In the entries below, the lines from the one with "The OpenSCAD and" through the one with "and mouldings of" are to be copied exactly; both ends count.

_AVAILABLE DATA_

★ ★ ★ ★ ★ ★ ★

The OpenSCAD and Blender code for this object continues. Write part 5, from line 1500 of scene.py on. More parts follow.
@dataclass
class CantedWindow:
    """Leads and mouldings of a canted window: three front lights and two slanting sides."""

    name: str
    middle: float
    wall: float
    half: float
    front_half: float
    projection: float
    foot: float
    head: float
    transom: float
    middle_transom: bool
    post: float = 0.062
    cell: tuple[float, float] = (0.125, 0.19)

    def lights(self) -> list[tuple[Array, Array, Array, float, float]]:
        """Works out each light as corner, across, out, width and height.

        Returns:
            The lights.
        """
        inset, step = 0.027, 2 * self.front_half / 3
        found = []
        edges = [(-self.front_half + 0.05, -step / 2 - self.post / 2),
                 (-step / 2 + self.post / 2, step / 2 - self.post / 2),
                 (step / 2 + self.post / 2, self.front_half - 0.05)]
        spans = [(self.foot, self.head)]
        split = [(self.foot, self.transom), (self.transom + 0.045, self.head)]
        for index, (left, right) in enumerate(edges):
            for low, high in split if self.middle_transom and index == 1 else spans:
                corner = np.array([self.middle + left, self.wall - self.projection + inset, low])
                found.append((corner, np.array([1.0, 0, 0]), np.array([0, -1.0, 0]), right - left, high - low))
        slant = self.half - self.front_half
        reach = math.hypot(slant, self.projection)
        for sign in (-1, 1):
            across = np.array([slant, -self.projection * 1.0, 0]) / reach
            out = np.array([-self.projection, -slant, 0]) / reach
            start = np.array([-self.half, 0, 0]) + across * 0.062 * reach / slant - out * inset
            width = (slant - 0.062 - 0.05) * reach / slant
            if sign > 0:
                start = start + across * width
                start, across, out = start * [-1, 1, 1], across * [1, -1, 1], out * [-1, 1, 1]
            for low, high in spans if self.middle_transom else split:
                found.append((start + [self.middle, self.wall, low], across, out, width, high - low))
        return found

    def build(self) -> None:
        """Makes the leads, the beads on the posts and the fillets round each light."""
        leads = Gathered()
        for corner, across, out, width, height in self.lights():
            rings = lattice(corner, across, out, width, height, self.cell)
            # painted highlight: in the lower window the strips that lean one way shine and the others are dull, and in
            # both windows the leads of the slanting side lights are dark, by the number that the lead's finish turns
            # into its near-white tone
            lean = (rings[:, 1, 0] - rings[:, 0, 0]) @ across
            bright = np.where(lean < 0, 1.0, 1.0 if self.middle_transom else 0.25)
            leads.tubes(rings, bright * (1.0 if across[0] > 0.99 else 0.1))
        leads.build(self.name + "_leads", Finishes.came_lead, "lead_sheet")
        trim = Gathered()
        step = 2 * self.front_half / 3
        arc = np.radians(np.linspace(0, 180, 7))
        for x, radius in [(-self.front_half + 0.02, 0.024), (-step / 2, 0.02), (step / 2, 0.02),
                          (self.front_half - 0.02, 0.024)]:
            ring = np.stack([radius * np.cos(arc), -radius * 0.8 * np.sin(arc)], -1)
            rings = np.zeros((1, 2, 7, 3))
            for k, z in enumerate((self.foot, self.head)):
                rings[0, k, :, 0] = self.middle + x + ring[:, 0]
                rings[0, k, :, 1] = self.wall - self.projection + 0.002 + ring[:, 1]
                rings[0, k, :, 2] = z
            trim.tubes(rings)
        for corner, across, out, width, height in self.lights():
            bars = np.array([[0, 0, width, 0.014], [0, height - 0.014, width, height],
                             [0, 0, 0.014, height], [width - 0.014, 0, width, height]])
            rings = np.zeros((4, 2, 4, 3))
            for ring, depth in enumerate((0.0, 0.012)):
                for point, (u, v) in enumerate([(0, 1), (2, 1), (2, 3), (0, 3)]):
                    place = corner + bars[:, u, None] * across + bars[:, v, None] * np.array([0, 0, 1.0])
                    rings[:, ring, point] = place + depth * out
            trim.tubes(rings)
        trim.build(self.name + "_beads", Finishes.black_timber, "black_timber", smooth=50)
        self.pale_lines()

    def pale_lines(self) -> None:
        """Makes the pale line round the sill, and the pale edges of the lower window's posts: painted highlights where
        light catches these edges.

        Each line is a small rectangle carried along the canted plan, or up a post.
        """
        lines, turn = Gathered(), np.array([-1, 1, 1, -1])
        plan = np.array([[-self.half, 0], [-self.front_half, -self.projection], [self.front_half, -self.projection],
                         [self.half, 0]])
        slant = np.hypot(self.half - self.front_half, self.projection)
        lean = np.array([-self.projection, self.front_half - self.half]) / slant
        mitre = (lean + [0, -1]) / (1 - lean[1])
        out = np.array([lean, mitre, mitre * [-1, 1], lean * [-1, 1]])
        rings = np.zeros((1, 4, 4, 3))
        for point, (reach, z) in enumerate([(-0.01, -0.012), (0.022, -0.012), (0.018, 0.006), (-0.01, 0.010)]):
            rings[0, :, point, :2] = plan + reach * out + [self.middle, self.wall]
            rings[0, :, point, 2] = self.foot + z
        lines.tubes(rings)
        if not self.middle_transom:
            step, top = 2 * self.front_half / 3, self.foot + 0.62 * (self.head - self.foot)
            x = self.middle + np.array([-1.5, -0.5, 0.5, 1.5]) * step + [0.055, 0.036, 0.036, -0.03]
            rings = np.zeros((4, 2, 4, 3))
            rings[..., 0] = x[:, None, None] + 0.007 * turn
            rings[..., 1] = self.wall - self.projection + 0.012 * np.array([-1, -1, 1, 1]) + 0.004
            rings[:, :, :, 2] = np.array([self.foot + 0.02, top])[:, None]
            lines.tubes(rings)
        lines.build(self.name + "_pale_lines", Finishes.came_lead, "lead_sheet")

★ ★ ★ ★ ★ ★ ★

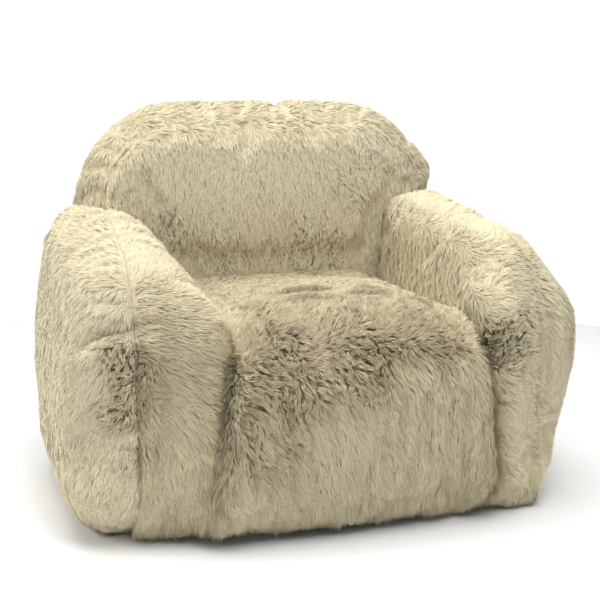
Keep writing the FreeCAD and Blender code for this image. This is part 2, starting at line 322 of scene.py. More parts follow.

★ ★ ★ ★ ★ ★ ★

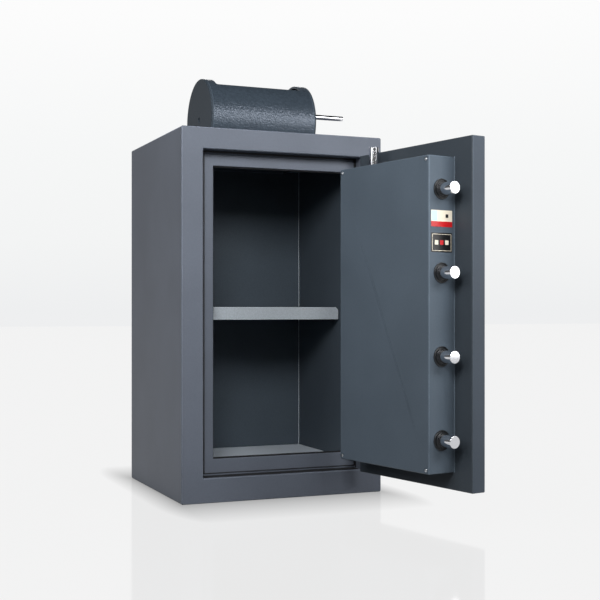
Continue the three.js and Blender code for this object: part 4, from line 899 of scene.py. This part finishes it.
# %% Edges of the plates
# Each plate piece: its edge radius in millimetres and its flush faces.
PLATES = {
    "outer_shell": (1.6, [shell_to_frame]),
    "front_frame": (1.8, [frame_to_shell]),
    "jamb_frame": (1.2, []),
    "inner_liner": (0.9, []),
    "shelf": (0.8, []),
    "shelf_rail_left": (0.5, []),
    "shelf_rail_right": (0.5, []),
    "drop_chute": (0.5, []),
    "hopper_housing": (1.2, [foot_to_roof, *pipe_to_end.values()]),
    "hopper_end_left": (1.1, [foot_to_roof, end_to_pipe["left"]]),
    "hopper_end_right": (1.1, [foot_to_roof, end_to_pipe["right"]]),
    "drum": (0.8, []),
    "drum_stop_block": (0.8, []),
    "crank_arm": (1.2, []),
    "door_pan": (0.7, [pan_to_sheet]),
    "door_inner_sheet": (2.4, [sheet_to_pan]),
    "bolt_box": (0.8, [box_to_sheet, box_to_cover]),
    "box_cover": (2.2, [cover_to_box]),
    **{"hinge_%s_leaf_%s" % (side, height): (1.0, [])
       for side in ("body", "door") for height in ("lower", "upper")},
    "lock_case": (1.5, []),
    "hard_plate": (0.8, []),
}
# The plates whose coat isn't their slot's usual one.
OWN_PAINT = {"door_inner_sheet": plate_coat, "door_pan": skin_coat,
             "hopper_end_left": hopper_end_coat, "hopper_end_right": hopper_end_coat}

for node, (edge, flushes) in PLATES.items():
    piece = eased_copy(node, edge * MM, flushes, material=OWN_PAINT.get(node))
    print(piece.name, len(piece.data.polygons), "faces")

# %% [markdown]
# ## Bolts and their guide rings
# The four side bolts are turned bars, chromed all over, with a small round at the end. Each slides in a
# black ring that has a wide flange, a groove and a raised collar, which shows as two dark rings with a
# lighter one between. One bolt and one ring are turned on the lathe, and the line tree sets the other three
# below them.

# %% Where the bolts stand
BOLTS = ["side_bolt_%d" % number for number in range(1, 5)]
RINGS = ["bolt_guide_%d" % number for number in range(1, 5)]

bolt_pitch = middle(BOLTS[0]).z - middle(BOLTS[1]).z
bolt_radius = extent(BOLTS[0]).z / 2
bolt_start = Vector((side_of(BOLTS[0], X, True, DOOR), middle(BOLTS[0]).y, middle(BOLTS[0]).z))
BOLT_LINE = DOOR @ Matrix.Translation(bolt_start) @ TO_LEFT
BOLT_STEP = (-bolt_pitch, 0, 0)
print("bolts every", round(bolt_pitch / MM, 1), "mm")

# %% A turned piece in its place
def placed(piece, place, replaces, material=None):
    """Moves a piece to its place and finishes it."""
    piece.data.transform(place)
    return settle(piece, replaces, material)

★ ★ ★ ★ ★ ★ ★

_RESULT_
The OpenSCAD and Blender code for this object continues. Write part 5, from line 1500 of scene.py on. More parts follow.
@dataclass
class CantedWindow:
    """Leads and mouldings of a canted window: three front lights and two slanting sides."""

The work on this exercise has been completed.